Tally the lines that hold the word "part" and reply with that figure only.

····················

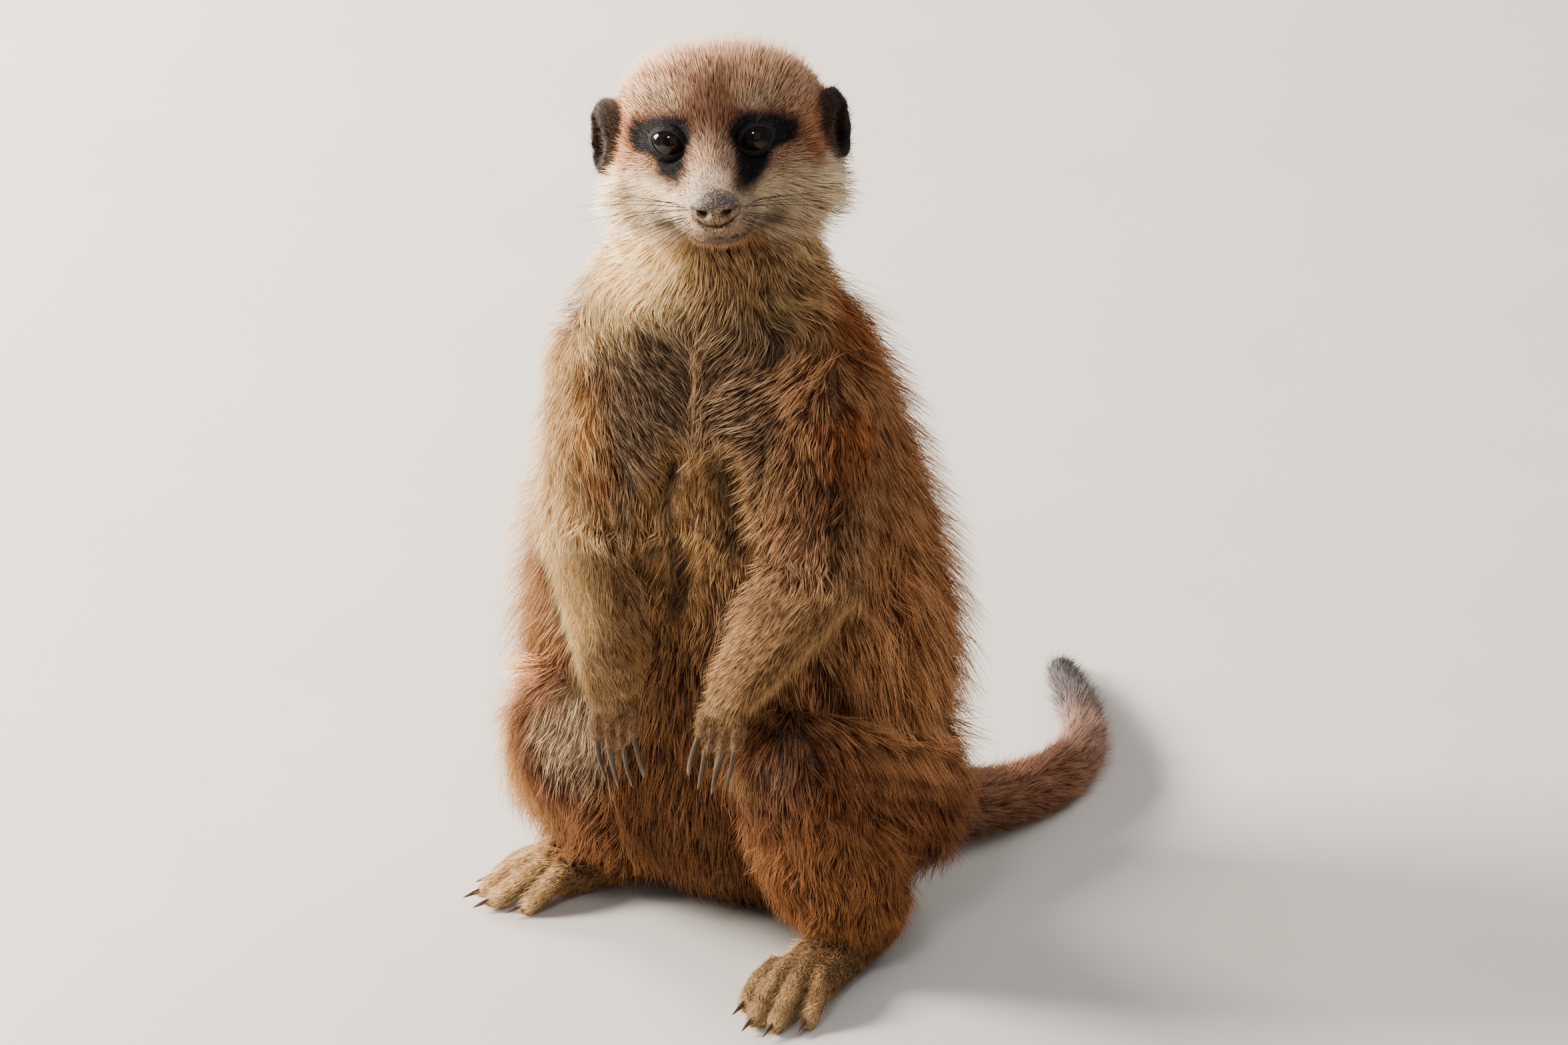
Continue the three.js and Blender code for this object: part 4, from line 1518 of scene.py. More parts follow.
class Coat:
    """All hair of the body, as closed three-sided spikes that lie along it."""

    seed = 11
    most = 190_000  # triangles in one piece
    guide_share = 0.12  # of all hairs, that lead a lock
    guards = 0.16  # share of hairs that stand higher than the rest
    guard_rise = (1.1, 1.9)  # of the pelt's own
    floor = 0.25  # lowest height of a hair's middle line
    short = 6.6  # below this length a hair is a single straight spike
    half = 0.48  # of a hair's length, from its root to its bend
    buried = 0.25  # depth of the roots
    gather = (0.35, 0.8)  # share of the lock's pull at the bend and at the tip
    stray = (0.02, 0.07)  # sideways error at the bend and at the tip, of the length
    patch = 0.003  # side of a hair's place in the unwrap

    def __init__(self, skin: Skin, finish: Material, amount: float = 1.0) -> None:
        """Keeps the skin to grow on.

        Args:
            skin: The finished skin.
            finish: Material of the hair.
            amount: Share of all hairs that is grown.
        """
        self.field = HairField(skin)
        self.finish = finish
        self.amount = amount
        self.draw = np.random.default_rng(self.seed)

    def comb(self, roots: Roots) -> tuple[Array, Array]:
        """Curve of each hair along the skin.

        Returns:
            Points on the skin below root, middle and tip, and the normals there.
        """
        turn = 0.22 * ripple(roots.points, 17.0, 21) + 0.13 * ripple(roots.points, 6.0, 22)
        head = self.field.body.is_region(roots.owners, Region.HEAD, Region.EAR)
        turn = (turn * np.where(head, 0.6, 1.0))[:, None]
        across = np.cross(roots.normals, roots.flow)
        flow = roots.flow * np.cos(turn) + across * np.sin(turn)
        half = self.half * roots.column("length")[:, None]
        points, normals = [roots.points], [roots.normals]
        for _ in range(2):
            ahead = points[-1] + flow * half
            ahead, above, flow = self.field.follow(ahead, normals[-1], flow)
            across = np.cross(above, flow)
            flow = flow * np.cos(turn) + across * np.sin(turn)
            points.append(ahead)
            normals.append(above)
        return np.array(points), np.array(normals)

    def lock(self, roots: Roots, points: Array, tone: Array) -> tuple[Array, Array]:
        """Draws hairs towards the nearest leading hair.

        Returns:
            The points, and the leading hair's own random number for each hair.
        """
        leads = np.flatnonzero(self.draw.uniform(0, 1, len(tone)) < self.guide_share)
        tree = tree_of(roots.points[leads])
        nearest = leads[np.array([tree.find(point)[1] for point in roots.points])]
        same = (roots.normals * roots.normals[nearest]).sum(1) > 0.4
        pull = (roots.column("lock") * same)[:, None]
        for level, share in enumerate(self.gather, 1):
            points[level] += share * pull * (points[level][nearest] - points[level])
        return points, tone[nearest]

    def spikes(self, roots: Roots) -> tuple[Array, Array, Array]:
        """Axis of every hair, with its side direction and its random number."""
        count = len(roots.points)
        tone = self.draw.uniform(0, 1, count)
        points, normals = self.comb(roots)
        points, lead_tone = self.lock(roots, points, tone)
        guard = self.draw.uniform(0, 1, count) < self.guards
        own = self.draw.uniform(0.4, 1.05, count) * (0.8 + 0.4 * lead_tone)
        own = np.where(guard, self.draw.uniform(*self.guard_rise, count), own) * roots.column("rise")
        rise = np.stack([np.full(count, -self.buried), 0.62 * own, own])
        points = points + normals * rise[:, :, None]
        length = roots.column("length")[:, None]
        stray = self.draw.normal(0, 1, (count, 1)) * np.cross(normals[0], roots.flow) * length
        for level, share in enumerate(self.stray, 1):
            points[level] += share * stray
        shorter = np.where(guard, -0.12, self.draw.uniform(0.0, 0.4, count))[:, None]
        points[2] += shorter * (points[1] - points[2])
        points[:, :, 2] = np.maximum(points[:, :, 2], self.floor)
        random = np.where(guard, 0.25, 0.55 * tone + 0.45 * lead_tone)
        return points, normals, random

    def grow(self) -> list[Object]:
        """Makes every piece of the coat."""
        roots = self.field.sample(self.amount, self.draw)
        hairs = SpikeBlock(roots, *self.spikes(roots))
        pieces = []
        for part in COAT_PIECES:
            pieces += self.grow_part(part, hairs)
        total = sum(len(piece.data.polygons) for piece in pieces)
        log.info("coat: %d hairs, %d triangles in all", len(roots.points), total)
        return pieces

    def grow_part(self, part: CoatPiece, hairs: "SpikeBlock") -> list[Object]:
        """Makes one part of the coat, split from side to side where it would be too large."""
        roots = hairs.roots
        index = np.flatnonzero(self.field.body.is_region(roots.owners, *part.regions))
        index = index[np.argsort(roots.points[index, 0], kind="stable")]
        short = roots.column("length")[index] < self.short
        cost = np.cumsum(np.where(short, 4, 6))
        halves = max(1, math.ceil(cost[-1] / self.most))
        edges = np.searchsorted(cost, np.linspace(0, cost[-1], halves + 1)[1:-1])
        pieces = []
        for number, chosen in enumerate(np.split(index, edges)):
            name = part.name if halves == 1 else f"{part.name}_{number + 1}"
            mesh = hairs.pick(chosen).mesh(name, self.short, self.patch)
            piece = new_object(name, mesh)
            mesh.materials.append(self.finish)
            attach(piece, "root")
            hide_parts(*self.nodes_of(part))
            log.info("%s: %d triangles", name, len(mesh.polygons))
            pieces.append(piece)
        return pieces

    def nodes_of(self, part: CoatPiece) -> list[str]:
        """Solids of flesh that the part covers."""
        regions = self.field.body.regions
        return [name for name, region in zip(FLESH, regions) if region in part.regions]


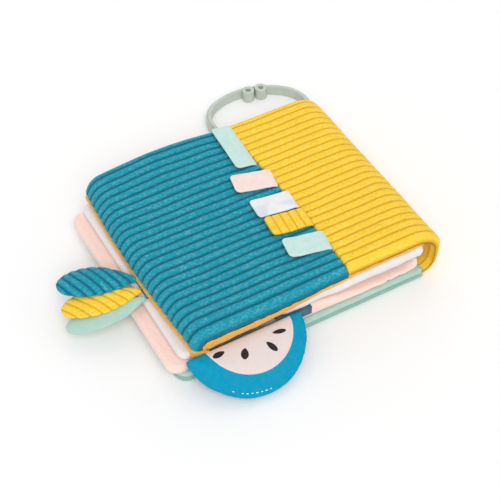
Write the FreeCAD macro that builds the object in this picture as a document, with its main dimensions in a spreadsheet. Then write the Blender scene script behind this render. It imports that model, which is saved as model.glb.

····················

▶ The answer: 11